Every conveyancing firm will approach the work of conveyancing in a slightly different way. There are a number of case management systems on the market, a number of different providers of the standard conveyancing forms and each firm has its own policies, procedures and attitudes to risk. Anyone working in a conveyancing department should ensure that they understand their own firm’s processes as they work through this Practical Guide. We will focus on what is considered to be best practice but readers must understand that their firm might have a different approach and if in doubt, should find out their firm’s processes and requirements in any given part of the transaction.

Virtually every issue covered in this Practical Guide could form the subject of a book. This Practical Guide does not attempt to explain the underlying law and practice in relation to all issues covered – there are more detailed textbooks on the market that carry out this function. This Practical Guide attempts to outline why certain steps in the conveyancing process are taken and point out to conveyancers some of the risks and pitfalls involved. This Practical Guide is not a substitute for studying the subject in detail but, rather, is intended to be a handy reference guide for conveyancers at the coalface.

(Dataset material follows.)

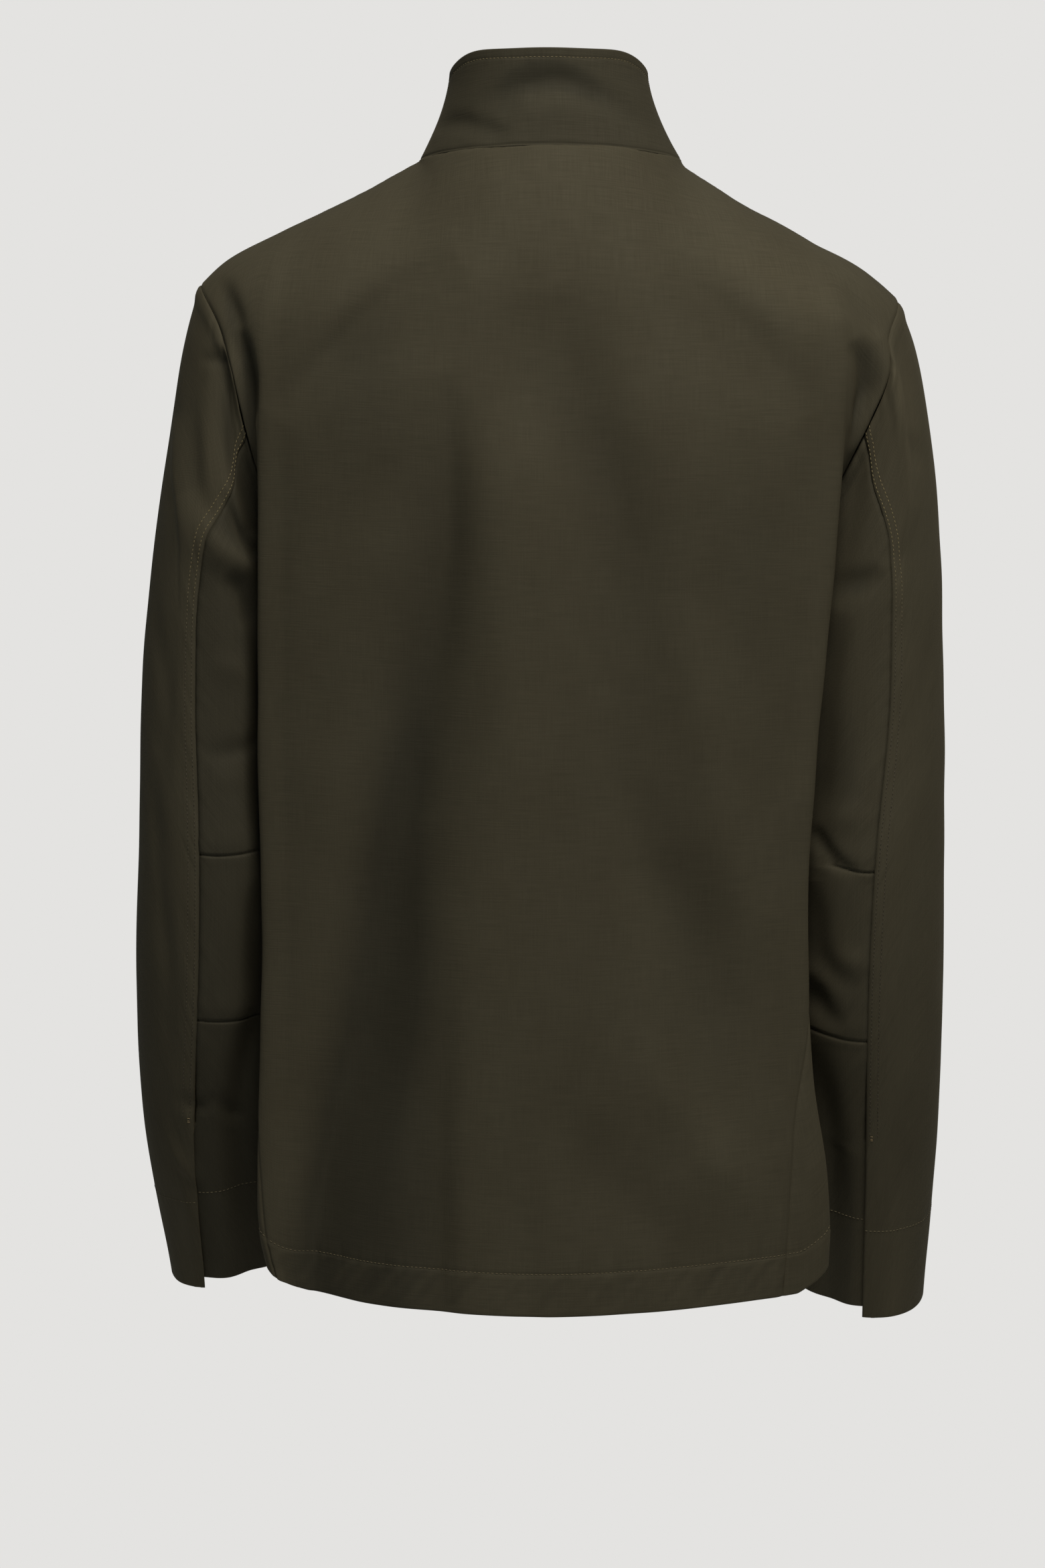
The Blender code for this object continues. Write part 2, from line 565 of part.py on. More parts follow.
def wall(name, outer, normals, cloth):
    """A closed wall of cloth between a grid of outer points and the same grid moved in."""
    rows, columns = outer.shape[:2]
    inner = outer - WALL * normals
    index = np.arange(rows * columns).reshape(rows, columns)
    quads = np.stack([index[:-1, :-1], index[:-1, 1:], index[1:, 1:], index[1:, :-1]], axis=-1).reshape(-1, 4)
    edge = np.concatenate([index[0], index[1:, -1], index[-1, -2::-1], index[-2:0:-1, 0]])
    if np.dot(np.cross(outer[0, 1] - outer[0, 0], outer[1, 0] - outer[0, 0]), normals[0, 0]) < 0:
        quads, edge = quads[:, ::-1], edge[::-1]
    following, inside = np.roll(edge, -1), rows * columns
    faces = quads.tolist()
    faces += (quads[:, ::-1] + inside).tolist()
    faces += np.stack([following, edge, edge + inside, following + inside], axis=-1).tolist()
    points = np.concatenate([outer.reshape(-1, 3), inner.reshape(-1, 3)]) * MM
    mesh = bpy.data.meshes.new(name)
    mesh.from_pydata(points.tolist(), [], faces)
    split_quads(mesh)
    mesh.shade_smooth()
    mesh.set_sharp_from_angle(angle=math.radians(SHARP_ANGLE))
    mesh.materials.append(cloth)
    bpy.context.collection.objects.link(bpy.data.objects.new(name, mesh))


def back_panel(cloth):
    halves = zip(panel_grid("right", 1), panel_grid("left", 1))
    points, normals = (across(right, left) for right, left in halves)
    facing = np.abs(normals[..., 1:2]) > 0.5  # the folds stay off the sides
    points = points - fold_depth(points[..., 0], points[..., 2])[..., None] * normals * facing
    half = SEAM_GAP / 2
    wall("back", trimmed(points, half, half, half), normals, cloth)


def front_panel(side, cloth):
    points, normals = panel_grid(side, -1)
    if side == "left":
        points = lapped(points)
    grid = trimmed(mirrored(points, side), last=SEAM_GAP / 2, top=SEAM_GAP / 2)
    wall(side + "_front", grid, mirrored(normals, side), cloth)


def collar(cloth):
    """The stand collar, its columns in line with those of the panels below it."""
    neck = SHARES[SHARES <= NECK_SHARE] / NECK_SHARE
    around = np.concatenate([90 * neck, (180 + LAP_ANGLE - (90 + LAP_ANGLE) * neck)[-2::-1]])
    angle, rise = np.meshgrid(around, np.linspace(0, 1, COLLAR_ROWS))
    halves = []
    for side in ("right", "left"):
        points = collar_point(side, angle, rise)
        normals = -outward(lambda a, r: collar_point(side, a, r), angle, rise, (0.1, 1e-3))
        if side == "left":
            points = lapped(points)
        points[0, :, 2] += SEAM_GAP
        halves.append((points, normals))
    wall("collar", *(across(right, left) for right, left in zip(*halves)), cloth)


def sleeve(side, part, cloth):
    points, normals = sleeve_grid(side, part)
    grid = trimmed(mirrored(points, side), first=SEAM_GAP / 2, last=SEAM_GAP / 2)
    wall(f"{side}_{part}_sleeve", grid, mirrored(normals, side), cloth)


def front_middle():
    """The line down the middle of the left front and of the collar above it, as places and heights, rising."""
    line = []
    for height in np.linspace(0, 2, 41):
        row = panel_row("left", height, np.linspace(0, 0.2, 21), -1)
        line.append([np.interp(0.0, row[:, 0], row[:, k]) for k in (1, 2)])
    line += [collar_point("left", 180.0, rise)[1:] for rise in np.linspace(0.1, 1, 10)]
    return np.array(line).T


def button_shape(plastic):
    """A round button lying flat, its back at height 0: a rim round a shallow dish with four holes."""
    bpy.ops.mesh.primitive_cylinder_add(
        vertices=BUTTON_SIDES, radius=BUTTON_RADIUS * MM, depth=BUTTON_THICKNESS * MM
    )
    made = bpy.context.object
    shape = bmesh.new()
    shape.from_mesh(made.data)
    top = max(shape.faces, key=lambda face: face.calc_center_median().z)
    bmesh.ops.inset_region(shape, faces=[top], thickness=BUTTON_RIM * MM)
    bmesh.ops.inset_region(shape, faces=[top], thickness=BUTTON_SLOPE * MM, depth=-BUTTON_DISH * MM)
    bmesh.ops.translate(shape, verts=shape.verts, vec=(0, 0, BUTTON_THICKNESS / 2 * MM))
    shape.to_mesh(made.data)
    shape.free()
    for quarter in range(4):
        turn = math.radians(45 + 90 * quarter)
        place = (math.cos(turn) * BUTTON_HOLE_SPREAD * MM, math.sin(turn) * BUTTON_HOLE_SPREAD * MM, 0)
        bpy.ops.mesh.primitive_cylinder_add(
            vertices=BUTTON_HOLE_SIDES, radius=BUTTON_HOLE_RADIUS * MM, depth=4 * BUTTON_THICKNESS * MM, location=place
        )
        drill = bpy.context.object
        hole = made.modifiers.new("hole", "BOOLEAN")
        hole.object = drill
        bpy.context.view_layer.objects.active = made
        bpy.ops.object.modifier_apply(modifier=hole.name)
        bpy.data.objects.remove(drill, do_unlink=True)
    mesh = made.data
    split_quads(mesh)
    mesh.materials.clear()
    mesh.materials.append(plastic)
    bpy.data.objects.remove(made)
    return mesh


def buttons(plastic):
    """The row of buttons on the left front and the collar."""
    shape = button_shape(plastic)
    y, z = front_middle()
    off = LAP_LIFT + SEAM_GAP + BUTTON_BOW
    for number, height in enumerate(BUTTON_HEIGHTS, 1):
        lower, upper = np.interp([height - BUTTON_RADIUS, height + BUTTON_RADIUS], z, y)
        lean = math.atan2(upper - lower, 2 * BUTTON_RADIUS)
        made = bpy.data.objects.new(f"button_{number}", shape)
        bpy.context.collection.objects.link(made)
        middle = (lower + upper) / 2 - math.cos(lean) * off
        made.location = (0, middle * MM, (height + math.sin(lean) * off) * MM)
        made.rotation_euler = (math.radians(90) - lean, 0, 0)


def main():
    for old in list(bpy.data.objects):
        bpy.data.objects.remove(old, do_unlink=True)
    cloth = material("olive_cotton_gabardine", (0.045, 0.037, 0.022), 0.8)
    back_panel(cloth)
    collar(cloth)
    for side in SIDES:
        front_panel(side, cloth)
        for part in ("top", "under"):
            sleeve(side, part, cloth)
    buttons(material("dark_olive_urea_plastic", (0.02, 0.017, 0.011), 0.45))


main()
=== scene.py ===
"""A field jacket in olive cotton gabardine, hollow, in the form that it has when it is worn.

Metres, +Z up, the wearer's front towards -Y. The cloth's form is in millimetres until its
mesh is made.
"""

import math

import bpy
import numpy as np
from mathutils import Matrix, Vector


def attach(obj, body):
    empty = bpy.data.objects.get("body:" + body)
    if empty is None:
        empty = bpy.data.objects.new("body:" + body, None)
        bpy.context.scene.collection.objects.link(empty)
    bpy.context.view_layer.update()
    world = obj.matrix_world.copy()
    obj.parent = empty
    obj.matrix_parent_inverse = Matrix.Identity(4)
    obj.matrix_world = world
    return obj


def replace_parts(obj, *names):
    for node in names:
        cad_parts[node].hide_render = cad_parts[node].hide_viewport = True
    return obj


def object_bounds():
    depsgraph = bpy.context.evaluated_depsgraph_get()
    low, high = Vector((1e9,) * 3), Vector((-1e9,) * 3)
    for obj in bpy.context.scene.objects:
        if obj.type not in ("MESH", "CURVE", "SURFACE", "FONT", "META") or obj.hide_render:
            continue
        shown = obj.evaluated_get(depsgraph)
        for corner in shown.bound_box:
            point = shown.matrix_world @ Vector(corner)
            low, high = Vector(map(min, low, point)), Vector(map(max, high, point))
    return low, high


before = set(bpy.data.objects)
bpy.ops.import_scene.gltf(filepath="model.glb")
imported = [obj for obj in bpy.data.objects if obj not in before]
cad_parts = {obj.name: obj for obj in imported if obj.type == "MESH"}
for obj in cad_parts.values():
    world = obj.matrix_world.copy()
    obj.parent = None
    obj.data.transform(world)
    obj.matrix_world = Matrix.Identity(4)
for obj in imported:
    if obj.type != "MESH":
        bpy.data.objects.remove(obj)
cad_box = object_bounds()


# ---- The room: camera, light and floor ----
# A pale studio with a broad soft light high on the wearer's right behind them, a weak one before them for the
# front alone, and pale walls that fill the rest. The camera stands 3 m behind the back and looks along -Y.
CAMERA_PLACE = (0.01462, 3.0, -0.397)
SENSOR_HEIGHT = 24.0  # millimetres
PICTURE_HEIGHT, PIXELS_PER_METRE = 2342, 2360
WALL_COLOUR = "E4E3E1"
FILL, FILL_COLOUR = 0.34, "D6DFE0"  # the light that the walls send back to the jacket
FLOOR_COLOUR = "E2E1DF"
FLOOR_LEVEL, FLOOR_RADIUS = -1.5, 3.0
FLOOR_GLOW = 0.55  # share of the floor's own paleness in what the camera sees of it
SOFTBOXES = (
    # name, place, aimed at, width, height, watts, colour
    ("key_softbox", (-0.44, 1.45, 1.85), (0.0, 0.1, -0.35), 1.2, 0.9, 172.0, (1.0, 0.905, 0.77)),
    ("front_softbox", (0.0, -2.6, -0.1), (0.0, 0.0, -0.35), 1.0, 1.4, 34.0, (1.0, 0.95, 0.88)),
)


def linear(colour):
    """An sRGB hex colour as linear red, green, blue and an alpha of 1."""
    parts = [int(colour[at : at + 2], 16) / 255 for at in (0, 2, 4)]
    return [c / 12.92 if c <= 0.04045 else ((c + 0.055) / 1.055) ** 2.4 for c in parts] + [1.0]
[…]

There are many excellent, experienced conveyancers who simply do not have the time to explain the conveyancing process to those who work with them. Many conveyancing support staff and paralegals understand what to do in terms of process but many do not understand why they are doing it. The central purpose of this Practical Guide is to explain to those staff why they are taking the steps in the conveyancing process. We will see that the risks in conveyancing are many and varied. These are highlighted throughout this Practical Guide but are also summarised in Chapter 10.

If we had to summarise one message in relation to conveyancing in this Practical Guide it would be: ‘If in doubt, ask’.

The term ‘conveyancer’ is used to describe fee earners, whether qualified or not, who have conduct of conveyancing transactions.

The law is believed to be correct and up to date as at 30 March 2022.